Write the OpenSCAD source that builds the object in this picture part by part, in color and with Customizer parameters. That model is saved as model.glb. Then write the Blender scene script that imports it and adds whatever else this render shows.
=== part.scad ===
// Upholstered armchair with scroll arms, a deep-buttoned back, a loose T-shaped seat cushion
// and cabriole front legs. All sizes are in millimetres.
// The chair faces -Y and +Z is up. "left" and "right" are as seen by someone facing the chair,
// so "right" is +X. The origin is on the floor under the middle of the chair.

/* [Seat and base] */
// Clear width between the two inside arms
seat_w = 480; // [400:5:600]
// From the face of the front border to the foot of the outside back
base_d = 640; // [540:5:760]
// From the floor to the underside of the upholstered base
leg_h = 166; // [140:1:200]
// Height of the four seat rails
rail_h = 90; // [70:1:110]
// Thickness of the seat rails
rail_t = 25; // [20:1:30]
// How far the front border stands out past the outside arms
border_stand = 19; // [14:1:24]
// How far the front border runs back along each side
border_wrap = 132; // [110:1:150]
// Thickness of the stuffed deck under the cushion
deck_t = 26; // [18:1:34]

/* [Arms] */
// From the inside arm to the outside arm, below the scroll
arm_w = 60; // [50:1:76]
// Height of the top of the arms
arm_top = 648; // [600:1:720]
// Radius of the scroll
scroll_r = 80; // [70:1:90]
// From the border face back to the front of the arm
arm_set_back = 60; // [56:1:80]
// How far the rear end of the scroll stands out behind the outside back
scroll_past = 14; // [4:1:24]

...

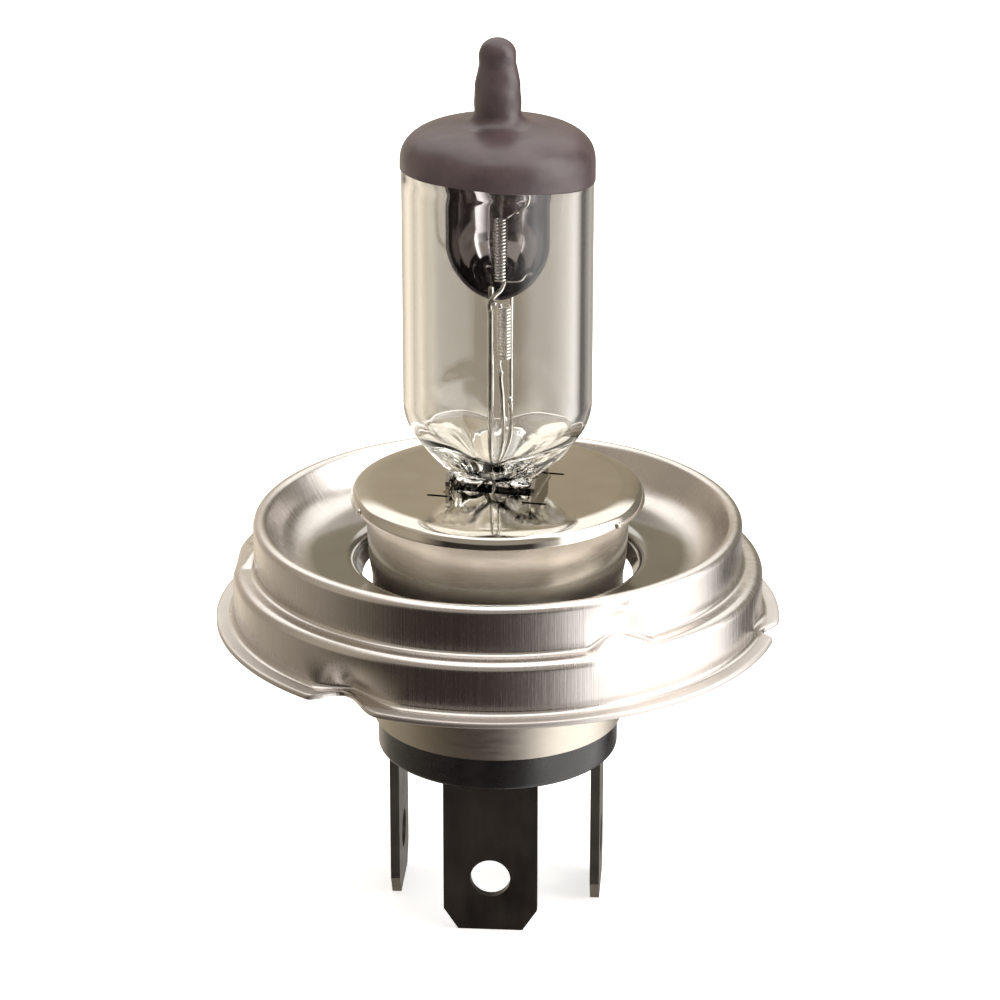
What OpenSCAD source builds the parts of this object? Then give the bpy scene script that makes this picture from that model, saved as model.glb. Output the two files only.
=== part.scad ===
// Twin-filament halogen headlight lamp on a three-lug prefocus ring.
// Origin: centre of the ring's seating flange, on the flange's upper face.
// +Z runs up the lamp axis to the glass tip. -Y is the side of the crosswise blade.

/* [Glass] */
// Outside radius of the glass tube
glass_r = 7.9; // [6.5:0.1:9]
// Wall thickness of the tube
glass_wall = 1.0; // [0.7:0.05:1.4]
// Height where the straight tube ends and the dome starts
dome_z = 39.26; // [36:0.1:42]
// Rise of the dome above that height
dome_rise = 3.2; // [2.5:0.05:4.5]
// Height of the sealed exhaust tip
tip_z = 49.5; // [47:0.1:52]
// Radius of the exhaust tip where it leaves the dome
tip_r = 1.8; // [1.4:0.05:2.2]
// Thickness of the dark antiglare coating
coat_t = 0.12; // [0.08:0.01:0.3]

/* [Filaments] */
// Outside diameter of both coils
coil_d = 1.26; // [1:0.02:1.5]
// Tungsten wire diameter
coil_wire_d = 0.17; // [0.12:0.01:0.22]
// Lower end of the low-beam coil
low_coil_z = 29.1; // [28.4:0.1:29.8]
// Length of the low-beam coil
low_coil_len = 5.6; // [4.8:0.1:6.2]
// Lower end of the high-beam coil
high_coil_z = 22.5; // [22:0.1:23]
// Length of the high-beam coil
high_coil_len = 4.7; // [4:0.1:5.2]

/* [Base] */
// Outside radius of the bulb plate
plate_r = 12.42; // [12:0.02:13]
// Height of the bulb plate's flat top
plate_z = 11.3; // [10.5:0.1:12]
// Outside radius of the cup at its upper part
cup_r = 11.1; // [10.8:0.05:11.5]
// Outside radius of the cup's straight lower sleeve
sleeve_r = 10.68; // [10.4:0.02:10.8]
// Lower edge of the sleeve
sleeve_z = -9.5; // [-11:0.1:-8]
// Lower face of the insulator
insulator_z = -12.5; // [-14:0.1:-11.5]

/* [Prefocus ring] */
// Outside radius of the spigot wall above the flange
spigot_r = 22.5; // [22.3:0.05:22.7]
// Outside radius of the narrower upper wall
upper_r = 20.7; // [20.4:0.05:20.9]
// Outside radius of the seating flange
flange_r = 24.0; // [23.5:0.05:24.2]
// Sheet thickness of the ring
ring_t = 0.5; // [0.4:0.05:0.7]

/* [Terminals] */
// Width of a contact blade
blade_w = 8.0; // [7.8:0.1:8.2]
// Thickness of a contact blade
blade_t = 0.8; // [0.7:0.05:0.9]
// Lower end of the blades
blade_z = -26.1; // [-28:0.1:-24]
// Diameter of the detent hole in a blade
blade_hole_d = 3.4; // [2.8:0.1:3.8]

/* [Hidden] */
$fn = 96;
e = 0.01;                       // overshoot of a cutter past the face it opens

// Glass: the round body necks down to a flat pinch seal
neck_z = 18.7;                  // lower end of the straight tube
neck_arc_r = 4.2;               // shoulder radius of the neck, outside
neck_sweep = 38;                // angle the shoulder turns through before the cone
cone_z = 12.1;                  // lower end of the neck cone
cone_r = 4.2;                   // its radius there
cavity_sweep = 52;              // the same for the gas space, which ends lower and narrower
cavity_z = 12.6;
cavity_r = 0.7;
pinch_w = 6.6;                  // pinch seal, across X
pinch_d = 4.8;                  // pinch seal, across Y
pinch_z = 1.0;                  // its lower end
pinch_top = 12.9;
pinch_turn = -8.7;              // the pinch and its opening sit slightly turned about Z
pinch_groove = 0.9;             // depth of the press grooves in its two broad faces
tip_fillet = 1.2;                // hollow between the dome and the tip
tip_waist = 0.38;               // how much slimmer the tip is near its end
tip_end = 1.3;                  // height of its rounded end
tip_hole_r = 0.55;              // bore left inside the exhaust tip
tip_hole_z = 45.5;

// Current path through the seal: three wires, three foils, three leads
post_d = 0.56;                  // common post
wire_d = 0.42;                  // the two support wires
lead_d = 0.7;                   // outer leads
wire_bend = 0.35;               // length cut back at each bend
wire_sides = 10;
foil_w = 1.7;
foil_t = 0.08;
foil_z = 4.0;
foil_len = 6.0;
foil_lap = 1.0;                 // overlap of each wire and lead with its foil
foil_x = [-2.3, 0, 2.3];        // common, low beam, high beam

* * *

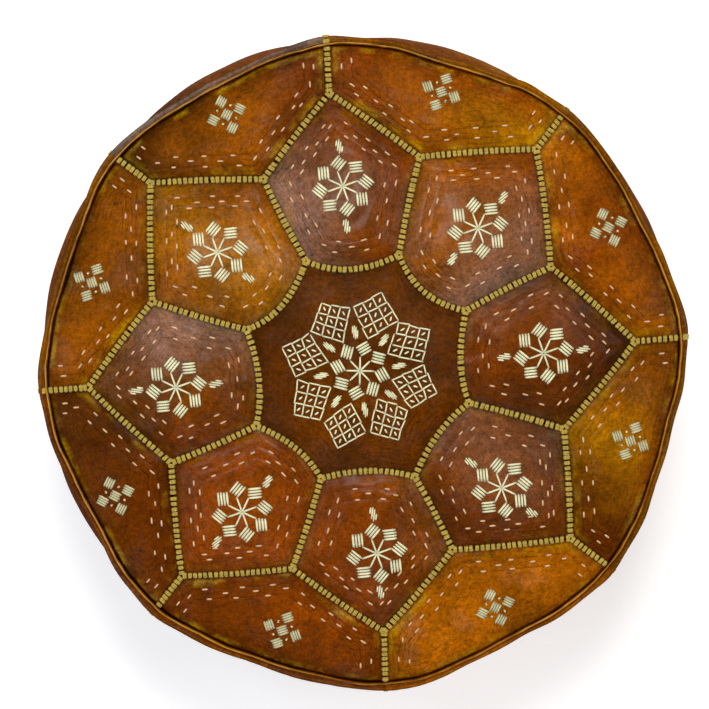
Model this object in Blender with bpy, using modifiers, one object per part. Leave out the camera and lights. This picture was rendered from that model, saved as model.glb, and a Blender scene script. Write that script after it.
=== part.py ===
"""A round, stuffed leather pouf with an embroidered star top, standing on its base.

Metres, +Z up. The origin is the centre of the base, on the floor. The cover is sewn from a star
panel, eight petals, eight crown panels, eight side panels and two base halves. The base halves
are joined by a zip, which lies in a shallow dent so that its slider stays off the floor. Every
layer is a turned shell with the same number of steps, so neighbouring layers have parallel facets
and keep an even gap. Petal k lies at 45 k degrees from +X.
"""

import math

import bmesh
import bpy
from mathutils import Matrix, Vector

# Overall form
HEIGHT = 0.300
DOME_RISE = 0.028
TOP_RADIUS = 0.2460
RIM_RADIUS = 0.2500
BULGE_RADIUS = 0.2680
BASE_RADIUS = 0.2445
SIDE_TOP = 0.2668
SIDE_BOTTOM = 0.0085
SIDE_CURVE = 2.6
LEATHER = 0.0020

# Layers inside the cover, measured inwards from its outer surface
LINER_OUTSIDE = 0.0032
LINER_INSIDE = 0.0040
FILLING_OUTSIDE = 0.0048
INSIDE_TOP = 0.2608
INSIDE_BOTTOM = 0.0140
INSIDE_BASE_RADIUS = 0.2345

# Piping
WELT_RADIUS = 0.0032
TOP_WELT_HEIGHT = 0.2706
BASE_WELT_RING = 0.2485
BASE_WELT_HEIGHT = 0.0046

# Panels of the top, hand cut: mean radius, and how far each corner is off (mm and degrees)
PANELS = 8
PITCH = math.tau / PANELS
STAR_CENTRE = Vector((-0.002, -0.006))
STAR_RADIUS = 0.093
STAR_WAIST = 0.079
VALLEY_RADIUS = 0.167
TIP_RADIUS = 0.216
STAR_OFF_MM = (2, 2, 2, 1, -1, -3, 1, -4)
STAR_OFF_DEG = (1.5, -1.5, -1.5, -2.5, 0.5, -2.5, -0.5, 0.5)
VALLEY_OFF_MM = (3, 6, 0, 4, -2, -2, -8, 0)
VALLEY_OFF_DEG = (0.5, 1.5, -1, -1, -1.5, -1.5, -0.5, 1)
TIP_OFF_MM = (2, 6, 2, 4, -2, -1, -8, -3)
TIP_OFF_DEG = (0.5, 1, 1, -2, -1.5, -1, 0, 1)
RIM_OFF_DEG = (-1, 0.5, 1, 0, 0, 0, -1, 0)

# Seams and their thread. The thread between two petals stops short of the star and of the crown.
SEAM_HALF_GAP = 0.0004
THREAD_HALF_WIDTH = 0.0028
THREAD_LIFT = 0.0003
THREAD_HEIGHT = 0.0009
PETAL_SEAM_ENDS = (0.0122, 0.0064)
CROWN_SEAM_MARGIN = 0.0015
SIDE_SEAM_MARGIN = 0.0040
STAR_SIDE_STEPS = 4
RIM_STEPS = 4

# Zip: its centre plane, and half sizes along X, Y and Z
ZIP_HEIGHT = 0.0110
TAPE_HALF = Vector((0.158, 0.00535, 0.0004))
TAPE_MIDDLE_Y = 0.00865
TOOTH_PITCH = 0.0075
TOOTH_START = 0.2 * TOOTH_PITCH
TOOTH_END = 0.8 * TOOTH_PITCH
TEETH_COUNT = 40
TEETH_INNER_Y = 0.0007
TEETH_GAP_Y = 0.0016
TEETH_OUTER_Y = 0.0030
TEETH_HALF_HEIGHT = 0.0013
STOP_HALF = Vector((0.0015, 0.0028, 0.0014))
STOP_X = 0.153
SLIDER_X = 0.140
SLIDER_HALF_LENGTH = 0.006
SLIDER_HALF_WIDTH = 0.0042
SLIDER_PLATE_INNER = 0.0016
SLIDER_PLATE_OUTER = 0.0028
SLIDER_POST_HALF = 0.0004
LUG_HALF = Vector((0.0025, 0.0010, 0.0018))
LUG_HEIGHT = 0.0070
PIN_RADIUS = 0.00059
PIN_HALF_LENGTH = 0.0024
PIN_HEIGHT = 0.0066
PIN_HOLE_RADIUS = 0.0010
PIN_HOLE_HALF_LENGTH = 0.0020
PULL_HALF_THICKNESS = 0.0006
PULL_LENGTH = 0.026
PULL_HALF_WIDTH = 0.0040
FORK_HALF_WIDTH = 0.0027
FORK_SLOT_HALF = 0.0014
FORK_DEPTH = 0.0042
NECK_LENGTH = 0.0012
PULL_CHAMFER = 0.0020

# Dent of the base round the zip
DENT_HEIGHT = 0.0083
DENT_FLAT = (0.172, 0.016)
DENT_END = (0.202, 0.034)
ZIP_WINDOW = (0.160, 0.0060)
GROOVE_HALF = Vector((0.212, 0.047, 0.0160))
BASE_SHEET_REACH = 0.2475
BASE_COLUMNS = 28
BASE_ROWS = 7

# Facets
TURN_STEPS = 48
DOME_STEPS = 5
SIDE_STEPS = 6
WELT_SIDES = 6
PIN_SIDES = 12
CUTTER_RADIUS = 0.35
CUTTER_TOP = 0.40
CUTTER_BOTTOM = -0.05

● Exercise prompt
Solely the line containing "Model this object", the line containing "RIM_OFF_DEG = (-1, 0.5, 1, 0, 0, 0, -1, 0)", and the lines between them are to be given again, exactly as written.

● Answer to the task
Model this object in Blender with bpy, using modifiers, one object per part. Leave out the camera and lights. This picture was rendered from that model, saved as model.glb, and a Blender scene script. Write that script after it.
=== part.py ===
"""A round, stuffed leather pouf with an embroidered star top, standing on its base.

Metres, +Z up. The origin is the centre of the base, on the floor. The cover is sewn from a star
panel, eight petals, eight crown panels, eight side panels and two base halves. The base halves
are joined by a zip, which lies in a shallow dent so that its slider stays off the floor. Every
layer is a turned shell with the same number of steps, so neighbouring layers have parallel facets
and keep an even gap. Petal k lies at 45 k degrees from +X.
"""

import math

import bmesh
import bpy
from mathutils import Matrix, Vector

# Overall form
HEIGHT = 0.300
DOME_RISE = 0.028
TOP_RADIUS = 0.2460
RIM_RADIUS = 0.2500
BULGE_RADIUS = 0.2680
BASE_RADIUS = 0.2445
SIDE_TOP = 0.2668
SIDE_BOTTOM = 0.0085
SIDE_CURVE = 2.6
LEATHER = 0.0020

# Layers inside the cover, measured inwards from its outer surface
LINER_OUTSIDE = 0.0032
LINER_INSIDE = 0.0040
FILLING_OUTSIDE = 0.0048
INSIDE_TOP = 0.2608
INSIDE_BOTTOM = 0.0140
INSIDE_BASE_RADIUS = 0.2345

# Piping
WELT_RADIUS = 0.0032
TOP_WELT_HEIGHT = 0.2706
BASE_WELT_RING = 0.2485
BASE_WELT_HEIGHT = 0.0046

# Panels of the top, hand cut: mean radius, and how far each corner is off (mm and degrees)
PANELS = 8
PITCH = math.tau / PANELS
STAR_CENTRE = Vector((-0.002, -0.006))
STAR_RADIUS = 0.093
STAR_WAIST = 0.079
VALLEY_RADIUS = 0.167
TIP_RADIUS = 0.216
STAR_OFF_MM = (2, 2, 2, 1, -1, -3, 1, -4)
STAR_OFF_DEG = (1.5, -1.5, -1.5, -2.5, 0.5, -2.5, -0.5, 0.5)
VALLEY_OFF_MM = (3, 6, 0, 4, -2, -2, -8, 0)
VALLEY_OFF_DEG = (0.5, 1.5, -1, -1, -1.5, -1.5, -0.5, 1)
TIP_OFF_MM = (2, 6, 2, 4, -2, -1, -8, -3)
TIP_OFF_DEG = (0.5, 1, 1, -2, -1.5, -1, 0, 1)
RIM_OFF_DEG = (-1, 0.5, 1, 0, 0, 0, -1, 0)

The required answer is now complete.